Pensar o interior a partir das eleições legislativas é perceber o quão injusta é a distribuição do poder em Portugal.

Chocante para muitos, indiferente para a maioria, revoltante para os que cá estão, no interior. Senão vejamos: dos 230 deputados eleitos no passado dia 30 de janeiro, apenas 31 foram eleitos pelos oito distritos do chamado interior de Portugal continental. Ou seja, o Parlamento português é constituído por cerca de 85% de deputados do litoral e das ilhas e menos de 15% de uma vasta extensão de território, o tal interior do país.

Não estaremos a propor, certamente, que menos pessoas representem mais pessoas. Não estaremos a dizer que, porventura, menos pessoas possam eleger mais deputados/as.

Contudo, estaremos a dizer que este vasto território deve ser tido em conta para a distribuição de deputadas/os na Assembleia da República, a menos que passemos a entender dois terços do país como o nado-morto, que só conta para isso mesmo, terreno, espaço físico de um país que, tristemente, centra as suas vivências e decisões políticas em três ou quatro distritos: Lisboa, Porto, Braga e Setúbal.

Porque é que eu, residente no concelho da Covilhã, distrito de Castelo Branco, hei de aceitar que os deputados e deputadas eleitos pelos círculos eleitorais mais populosos me possam representar? Será que o deputado eleito por Setúbal reconhece as necessidades do interior do país? Não me parece.

Será que o distrito de Lisboa deve ser representado por quatro vezes mais deputados do que 85% do território continental? Não.

Será que a coesão territorial, tão diversas vezes abordada (de forma oca, claro!), deve esquecer a representação do território – e não só do número de pessoas – e ser pensada a partir de distritos populosos, não tendo em conta as diferenças abismais entre distritos? Não.

O que temos então?
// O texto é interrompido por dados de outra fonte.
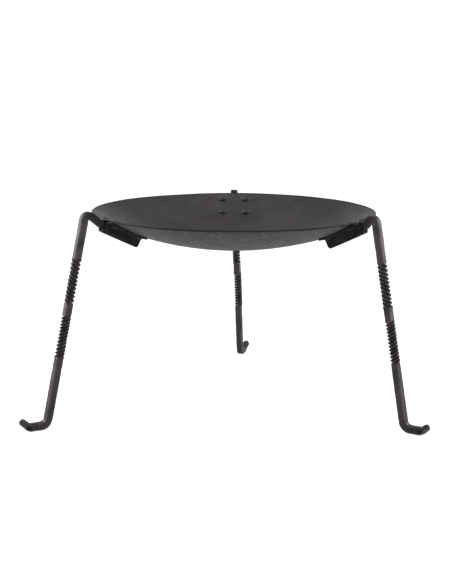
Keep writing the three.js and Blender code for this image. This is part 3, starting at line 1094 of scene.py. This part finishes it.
def rivet_steel():
    """Domes inside the bowl painted lighter towards their tops as a highlight, and painted shade
    under the bowl.
    """
    material, tree = new_steel("hammered_rivet", metallic=0.9)
    place = object_place(tree)
    cloud = texture(tree, place, scale=160)
    speck = texture(tree, place, scale=900, detail=3)

    colour = cloudy(tree, cloud, RIVET_GREY)
    # Painted highlight, stronger towards the top of each head inside the bowl
    wear_and_highlight_amount = remap(tree, cloud, 0.3, 0.7, to_low=0.2, to_high=0.5)
    colour = blend(tree, times(tree, attribute(tree, "wear_and_highlight"), wear_and_highlight_amount), colour, RIVET_PAINTED_HIGHLIGHT)
    # Painted shade on the lower head and shank under the bowl
    shade_strength = remap(tree, cloud, 0.35, 0.65, to_low=0.55, to_high=0.9)
    colour = blend(tree, times(tree, attribute(tree, "painted_shade"), shade_strength), colour, RIVET_PAINTED_SHADE)

    roughness = remap(tree, speck, 0.3, 0.7, to_low=0.44, to_high=0.60)
    normal = bumps(tree, [(cloud, 0.0001), (speck, 0.00003)])
    return finished_steel(material, colour, roughness, normal)


def leg_steel():
    """Blackened bar with a violet tint, drawn-out streaks, worn corners, twist ridges painted
    lighter as a highlight, and painted shade in the twist's grooves, on the hook under the bowl and
    in the toe's dents.
    """
    material, tree = new_steel("forged_bar", metallic=0.9)
    bar = attribute(tree, "bar", "Vector")
    cloud = texture(tree, bar, scale=45)
    drawn = texture(tree, stretched(tree, bar, (60, 420, 420)), scale=1)
    speck = texture(tree, bar, scale=700, detail=3)
    tint = texture(tree, bar, scale=22, detail=3)

    colour = cloudy(tree, cloud, LEG_GREY)
    violet = remap(tree, tint, 0.38, 0.60, to_low=0.1, to_high=0.8)
    colour = blend(tree, violet, colour, LEG_VIOLET)
    colour = blend(tree, remap(tree, drawn, 0.5, 0.7, to_high=0.4), colour, LEG_STREAK)
    colour = blend(tree, remap(tree, speck, 0.58, 0.7, to_high=0.6), colour, LEG_SCALE)
    # Wear on the corners, and painted highlight on the twist's ridges
    wear_and_highlight_amount = remap(tree, cloud, 0.38, 0.6, to_low=0.15, to_high=0.7)
    colour = blend(tree, times(tree, attribute(tree, "wear_and_highlight"), wear_and_highlight_amount), colour, LEG_WEAR_AND_HIGHLIGHT)
    # Painted shade
    painted_shade = times(tree, attribute(tree, "painted_shade"), 0.9)
    colour = blend(tree, painted_shade, colour, LEG_PAINTED_SHADE)

    roughness = remap(tree, drawn, 0.3, 0.7, to_low=0.34, to_high=0.50)
    roughness = combine(tree, "ADD", roughness, times(tree, painted_shade, 0.25))
    normal = bumps(tree, [(cloud, 0.0003), (drawn, 0.00012), (speck, 0.00006)])
    return finished_steel(material, colour, roughness, normal)


# ------------------------ floor, light and camera


def make_floor():
    """A wide, plain floor: white to the eye, but it lights the object only as a grey one would.
    From below it is clear, so that the underside can be looked at."""
    half = FLOOR_HALF
    points = np.array([[-half, -half, 0], [half, -half, 0], [half, half, 0], [-half, half, 0]])
    floor = add_mesh("floor", points, [(0, 1, 2, 3)], {})
    material = bpy.data.materials.new("pale_floor")
    material.use_nodes = True
    tree = material.node_tree
    shader = tree.nodes["Principled BSDF"]
    to_camera = add_node(tree, "ShaderNodeLightPath").outputs["Is Camera Ray"]
    colour = blend(tree, to_camera, FLOOR_COLOUR_LIT, FLOOR_COLOUR_SEEN)
    place = object_place(tree)
    distance = add_node(tree, "ShaderNodeVectorMath", {0: place}, operation="LENGTH")
    away = distance.outputs["Value"]
    lit = remap(tree, away, *FLOOR_GLOW_SPREAD, FLOOR_GLOW_NEAR, FLOOR_GLOW_FAR)
    glow = add_node(tree, "ShaderNodeMix", {0: to_camera, 2: lit, 3: FLOOR_GLOW_SEEN}).outputs[0]
    tree.links.new(colour, shader.inputs["Base Color"])
    tree.links.new(glow, shader.inputs["Emission Strength"])
    shader.inputs["Emission Color"].default_value = rgb(1, 1, 1)
    shader.inputs["Roughness"].default_value = FLOOR_ROUGHNESS
    from_below = add_node(tree, "ShaderNodeNewGeometry").outputs["Backfacing"]
    clear = add_node(tree, "ShaderNodeBsdfTransparent").outputs[0]
    both = add_node(tree, "ShaderNodeMixShader", {0: from_below, 1: shader.outputs[0], 2: clear})
    tree.links.new(both.outputs[0], tree.nodes["Material Output"].inputs["Surface"])
    floor.data.materials.append(material)


def make_world():
    """White to the eye. As light it is bright round the horizon, dimmer overhead and in front."""
    world = bpy.data.worlds.new("studio")
    world.use_nodes = True
    tree = world.node_tree
    tree.nodes.clear()
    way = add_node(tree, "ShaderNodeTexCoord").outputs["Generated"]
    split = add_node(tree, "ShaderNodeSeparateXYZ", {"Vector": way})
    overhead = remap(tree, split.outputs["Z"], **WORLD_BY_HEIGHT)
    front = remap(tree, split.outputs["Y"], **WORLD_BY_DEPTH)
    strength = times(tree, overhead, front)
    white = rgb(1, 1, 1)
    lit = add_node(tree, "ShaderNodeBackground", {"Color": white, "Strength": strength})
    seen = add_node(tree, "ShaderNodeBackground", {"Color": white, "Strength": WORLD_SEEN})
    to_camera = add_node(tree, "ShaderNodeLightPath").outputs["Is Camera Ray"]
    either = {0: to_camera, 1: lit.outputs[0], 2: seen.outputs[0]}
    both = add_node(tree, "ShaderNodeMixShader", either)
    output = tree.nodes.new("ShaderNodeOutputWorld")
    tree.links.new(both.outputs[0], output.inputs["Surface"])
    bpy.context.scene.world = world


def add_softbox(name, place, size, radiance):
    """A square light aimed at the bowl."""
    light = bpy.data.lights.new(name, "AREA")
    light.shape = "SQUARE"
    light.size = size
    light.energy = radiance * math.pi * size * size
    holder = bpy.data.objects.new(name, light)
    place = Vector(place) + AXIS
    target = AXIS + Vector((0, 0, RIM_HEIGHT * SOFTBOX_AIM))
    holder.location = place
    holder.rotation_euler = (target - place).to_track_quat("-Z", "Y").to_euler()
    bpy.context.scene.collection.objects.link(holder)


def make_lights():
    for softbox in SOFTBOXES:
        add_softbox(**softbox)


def make_camera():
    """The camera stands in front of the two near legs and looks down at the bowl."""
    data = bpy.data.cameras.new("camera")
    data.lens = CAMERA_LENS
    data.sensor_width = CAMERA_SENSOR
    camera = bpy.data.objects.new("camera", data)
    orbit = Matrix.Rotation(math.radians(CAMERA_ORBIT), 4, "Z")
    place = Matrix.Translation((0, -CAMERA_DISTANCE, CAMERA_HEIGHT))
    turn = Matrix.Rotation(math.radians(CAMERA_TURN), 4, "Z")
    tilt = Matrix.Rotation(math.radians(90 - CAMERA_DOWN), 4, "X")
    roll = Matrix.Rotation(math.radians(CAMERA_ROLL), 4, "Z")
    camera.matrix_world = Matrix.Translation(AXIS) @ orbit @ place @ turn @ tilt @ roll
    bpy.context.scene.collection.objects.link(camera)
    bpy.context.scene.camera = camera
    bpy.context.scene.view_settings.view_transform = "Standard"


make_camera()
make_world()
make_lights()
make_floor()

make_bowl(bowl_steel())
SOCKET_STEEL = socket_steel()
RIVET_STEEL = rivet_steel()
LEG_STEEL = leg_steel()
for each_leg in LEGS:
    make_socket(each_leg, SOCKET_STEEL)
    make_rivets(each_leg, RIVET_STEEL)
    make_leg(each_leg, LEG_STEEL)
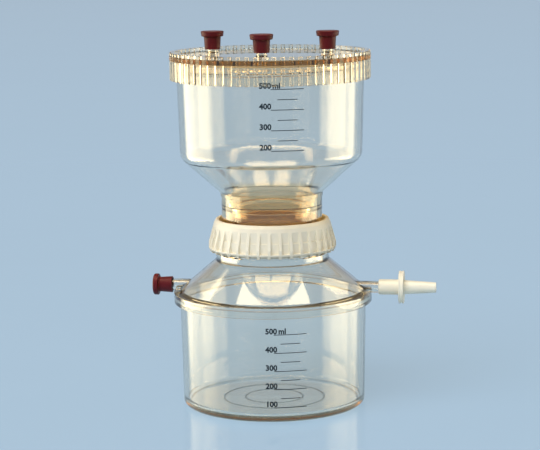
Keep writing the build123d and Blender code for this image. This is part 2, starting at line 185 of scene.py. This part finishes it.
clearLook = dict(
    bend=1.6, tint=(0.99, 0.99, 0.985), clouded=(0.965, 0.96, 0.94), amber=(0.965, 0.82, 0.60),
    absorb=(0.89, 0.77, 0.54), density=66.0, shade=(0.78, 0.74, 0.62),
    haze=dict(Scale=35.0, Fine=9.0, Contrast=0.35), smooth=0.015, hazed=0.06,
    scratches=dict(Scale=240.0, Stretch=9.0, Amount=0.5),
    swell=dict(Scale=14.0, Fine=3.0, Contrast=0.75), wave=0.05, waveDepth=0.0004,
)
# painted warm tint: height bands where light through the thick plastic and the cream parts seen
# through it are painted into the colour
paintedWarmBands = dict(  # heights in metres, where each band starts and where it is full
    neck=dict(foot=0.097, footFull=0.123, top=0.132, topFull=0.130, share=1.0),
    cover=dict(foot=0.1955, footFull=0.1985, top=0.2150, topFull=0.2140, share=0.38),
)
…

Um Parlamento com 230 deputados e deputadas, 31 dos quais, diria, super-deputados, pois, sozinhos, representam dois terços do território nacional.

Uma nota adicional. Mais de meio milhão de votos destas eleições foram para o lixo. Muitos, muitos deles no interior. Porquê? Porque num território que elege um número tão baixo de deputados, e que para eleger um deputado precisa de juntar milhares de votos, lembro, num território de baixa densidade populacional, significa que, muito provavelmente, o meu voto de domingo passado ficou perdido no nada. Independentemente do partido no qual eu tenha votado.

Soluções? Não temos para apresentar. De momento. Temos sim, um olhar de veemente repúdio por mais uma prova concreta das disparidades visíveis entre a linha do litoral português e a massa gigante de território que é apenas isso, território interior. Um território onde as pessoas pouco valem, segundo o método de Hondt, que resulta numa Assembleia da República que ignora quem para cá das montanhas vive.

Se tantas vezes ouvimos durante esta pandemia que o futuro do nosso país está no interior, percebemos agora, quando elegemos menos de 15% de parlamentares em 85% do território, que o futuro – político e de poder – em dois terços do país, que de momento, é mesmo “poucochinho”.